● What the task asks
Assemble all lines in which the string "data" appears.

** START **

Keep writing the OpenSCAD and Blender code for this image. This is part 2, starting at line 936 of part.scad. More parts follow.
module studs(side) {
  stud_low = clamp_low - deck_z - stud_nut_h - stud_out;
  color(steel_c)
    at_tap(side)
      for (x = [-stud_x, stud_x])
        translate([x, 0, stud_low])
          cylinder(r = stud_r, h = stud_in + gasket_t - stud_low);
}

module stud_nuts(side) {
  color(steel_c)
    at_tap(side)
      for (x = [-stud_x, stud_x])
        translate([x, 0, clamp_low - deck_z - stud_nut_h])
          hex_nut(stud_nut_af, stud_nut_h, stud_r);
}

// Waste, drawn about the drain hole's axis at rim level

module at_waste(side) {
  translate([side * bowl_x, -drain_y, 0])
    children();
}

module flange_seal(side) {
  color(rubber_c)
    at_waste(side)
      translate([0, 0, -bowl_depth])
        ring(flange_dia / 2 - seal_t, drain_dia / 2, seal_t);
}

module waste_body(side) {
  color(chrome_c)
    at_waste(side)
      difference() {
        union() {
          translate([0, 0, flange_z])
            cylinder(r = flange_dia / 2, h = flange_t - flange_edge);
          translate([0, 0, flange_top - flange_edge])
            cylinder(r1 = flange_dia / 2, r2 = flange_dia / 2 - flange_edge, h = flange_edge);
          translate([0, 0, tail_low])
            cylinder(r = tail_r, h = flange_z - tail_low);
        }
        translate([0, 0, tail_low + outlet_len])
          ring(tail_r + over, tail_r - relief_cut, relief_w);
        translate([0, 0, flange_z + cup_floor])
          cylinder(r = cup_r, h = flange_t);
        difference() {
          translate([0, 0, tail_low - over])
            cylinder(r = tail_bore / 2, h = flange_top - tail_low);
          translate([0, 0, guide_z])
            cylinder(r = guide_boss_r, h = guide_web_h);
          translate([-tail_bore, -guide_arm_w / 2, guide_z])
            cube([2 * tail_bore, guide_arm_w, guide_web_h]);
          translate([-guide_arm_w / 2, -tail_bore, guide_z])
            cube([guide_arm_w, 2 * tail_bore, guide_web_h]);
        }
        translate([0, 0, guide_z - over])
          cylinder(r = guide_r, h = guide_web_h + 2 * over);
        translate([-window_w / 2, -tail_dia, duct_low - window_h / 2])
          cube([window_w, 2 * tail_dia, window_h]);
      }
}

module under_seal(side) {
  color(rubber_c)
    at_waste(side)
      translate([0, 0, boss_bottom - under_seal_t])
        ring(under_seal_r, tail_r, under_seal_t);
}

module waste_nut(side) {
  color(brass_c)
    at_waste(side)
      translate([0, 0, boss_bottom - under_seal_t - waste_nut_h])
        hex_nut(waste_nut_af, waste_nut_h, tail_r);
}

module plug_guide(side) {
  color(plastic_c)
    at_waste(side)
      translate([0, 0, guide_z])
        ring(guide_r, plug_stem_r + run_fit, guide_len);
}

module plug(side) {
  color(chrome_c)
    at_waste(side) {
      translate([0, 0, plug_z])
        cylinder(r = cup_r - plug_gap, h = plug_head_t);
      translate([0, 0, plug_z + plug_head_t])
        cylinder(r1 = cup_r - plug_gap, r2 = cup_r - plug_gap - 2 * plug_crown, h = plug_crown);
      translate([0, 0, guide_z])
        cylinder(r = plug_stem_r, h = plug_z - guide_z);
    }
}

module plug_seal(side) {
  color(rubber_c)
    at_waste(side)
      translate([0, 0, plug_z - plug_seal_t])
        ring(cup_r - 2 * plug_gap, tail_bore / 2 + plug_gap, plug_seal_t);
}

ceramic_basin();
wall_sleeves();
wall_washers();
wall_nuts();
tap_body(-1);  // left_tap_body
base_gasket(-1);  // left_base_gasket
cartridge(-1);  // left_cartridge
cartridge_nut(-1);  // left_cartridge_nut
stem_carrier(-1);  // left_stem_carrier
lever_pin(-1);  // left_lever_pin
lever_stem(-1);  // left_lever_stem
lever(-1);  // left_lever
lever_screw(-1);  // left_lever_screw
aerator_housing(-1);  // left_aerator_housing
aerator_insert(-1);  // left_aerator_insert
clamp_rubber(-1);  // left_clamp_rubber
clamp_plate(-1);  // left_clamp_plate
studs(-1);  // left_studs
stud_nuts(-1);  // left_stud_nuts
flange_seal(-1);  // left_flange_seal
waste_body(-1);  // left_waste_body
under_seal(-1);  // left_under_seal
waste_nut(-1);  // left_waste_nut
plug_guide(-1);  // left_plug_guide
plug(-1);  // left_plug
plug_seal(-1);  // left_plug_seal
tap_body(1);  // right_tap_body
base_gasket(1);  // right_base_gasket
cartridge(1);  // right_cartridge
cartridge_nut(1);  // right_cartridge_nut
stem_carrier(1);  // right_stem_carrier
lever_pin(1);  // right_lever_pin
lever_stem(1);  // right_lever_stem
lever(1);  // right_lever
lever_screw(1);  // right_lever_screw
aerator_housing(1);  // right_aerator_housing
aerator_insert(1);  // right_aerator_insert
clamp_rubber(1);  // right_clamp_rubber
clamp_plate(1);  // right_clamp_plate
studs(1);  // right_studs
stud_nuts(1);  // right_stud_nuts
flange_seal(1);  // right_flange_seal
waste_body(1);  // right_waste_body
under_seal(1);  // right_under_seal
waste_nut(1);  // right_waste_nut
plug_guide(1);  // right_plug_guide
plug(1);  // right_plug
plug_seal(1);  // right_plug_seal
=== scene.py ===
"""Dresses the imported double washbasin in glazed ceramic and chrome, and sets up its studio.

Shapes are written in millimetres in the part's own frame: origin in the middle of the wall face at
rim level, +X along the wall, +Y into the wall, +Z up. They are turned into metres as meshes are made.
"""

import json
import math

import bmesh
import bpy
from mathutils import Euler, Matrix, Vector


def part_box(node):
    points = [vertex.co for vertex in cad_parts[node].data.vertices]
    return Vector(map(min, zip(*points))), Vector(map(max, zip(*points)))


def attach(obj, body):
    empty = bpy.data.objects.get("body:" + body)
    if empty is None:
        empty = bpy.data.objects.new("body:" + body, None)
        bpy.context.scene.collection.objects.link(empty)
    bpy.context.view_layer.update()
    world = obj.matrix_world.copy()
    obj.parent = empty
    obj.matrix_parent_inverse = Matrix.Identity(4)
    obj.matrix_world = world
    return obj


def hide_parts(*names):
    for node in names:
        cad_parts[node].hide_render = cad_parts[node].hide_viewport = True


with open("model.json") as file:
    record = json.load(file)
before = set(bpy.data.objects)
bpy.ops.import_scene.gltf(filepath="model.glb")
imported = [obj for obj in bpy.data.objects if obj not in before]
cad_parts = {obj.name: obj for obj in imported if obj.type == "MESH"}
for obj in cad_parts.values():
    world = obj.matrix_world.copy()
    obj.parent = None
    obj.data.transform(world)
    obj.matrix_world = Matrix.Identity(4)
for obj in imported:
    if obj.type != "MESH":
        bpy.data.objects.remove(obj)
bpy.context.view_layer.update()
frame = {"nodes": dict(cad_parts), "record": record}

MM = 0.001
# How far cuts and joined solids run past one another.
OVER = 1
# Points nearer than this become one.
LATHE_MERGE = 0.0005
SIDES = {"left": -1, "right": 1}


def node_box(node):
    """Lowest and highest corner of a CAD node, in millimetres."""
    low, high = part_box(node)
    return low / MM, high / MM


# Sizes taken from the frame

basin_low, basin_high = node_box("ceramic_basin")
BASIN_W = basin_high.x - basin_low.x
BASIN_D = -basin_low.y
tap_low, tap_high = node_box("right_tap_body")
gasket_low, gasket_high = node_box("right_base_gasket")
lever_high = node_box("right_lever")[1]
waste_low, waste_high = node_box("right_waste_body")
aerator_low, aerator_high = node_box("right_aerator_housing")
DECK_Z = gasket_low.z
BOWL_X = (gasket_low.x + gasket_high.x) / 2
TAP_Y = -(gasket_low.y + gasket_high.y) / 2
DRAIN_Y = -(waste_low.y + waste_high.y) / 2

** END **

● Solution to this problem
    points = [vertex.co for vertex in cad_parts[node].data.vertices]
    empty = bpy.data.objects.get("body:" + body)
        empty = bpy.data.objects.new("body:" + body, None)
before = set(bpy.data.objects)
imported = [obj for obj in bpy.data.objects if obj not in before]
    obj.data.transform(world)
        bpy.data.objects.remove(obj)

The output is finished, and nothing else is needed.